Boxes that carried memories, crockery, and the scent of freshly folded curtains that had barely settled before being packed again. My father served in the Indian Army, and with each new posting came the quiet understanding that “home” was a fluid word… never a pin on a map, but a feeling we carried within ourselves.
One of my earliest memories is from 2006, when we moved from Secunderabad to Dimapur. It wasn’t a quick weekend shift; it was an odyssey. Trucks full of everything we owned, the uncertainty of when (or if) they would arrive, and the strange silence of an empty house that echoed with our footsteps. In those days, there were no trackers or apps… only trust and waiting.

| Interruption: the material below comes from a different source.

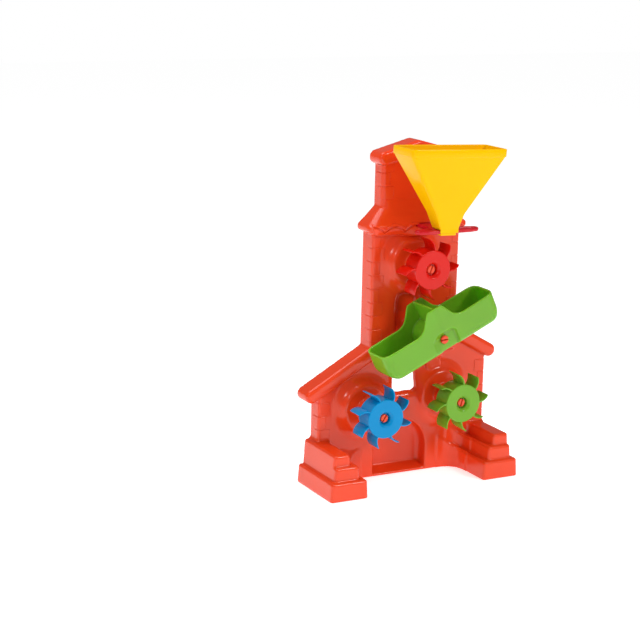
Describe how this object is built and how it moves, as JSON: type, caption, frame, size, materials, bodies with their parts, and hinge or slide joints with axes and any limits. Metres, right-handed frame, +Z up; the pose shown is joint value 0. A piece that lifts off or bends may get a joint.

By the time I was old enough to understand permanence, it had already become a stranger. I never had the same friends for more than two years. Goodbyes were routine… a familiar ache tucked neatly between report cards and farewell notes. Even today, when people talk about childhood friends who’ve stayed for decades, I feel an almost tender envy. But then, I remember I have fragments from every city, every school, every patch of life. Dimapur. Jalandhar. Bareilly. Pune. And so many more, each one a mosaic piece that makes me who I am.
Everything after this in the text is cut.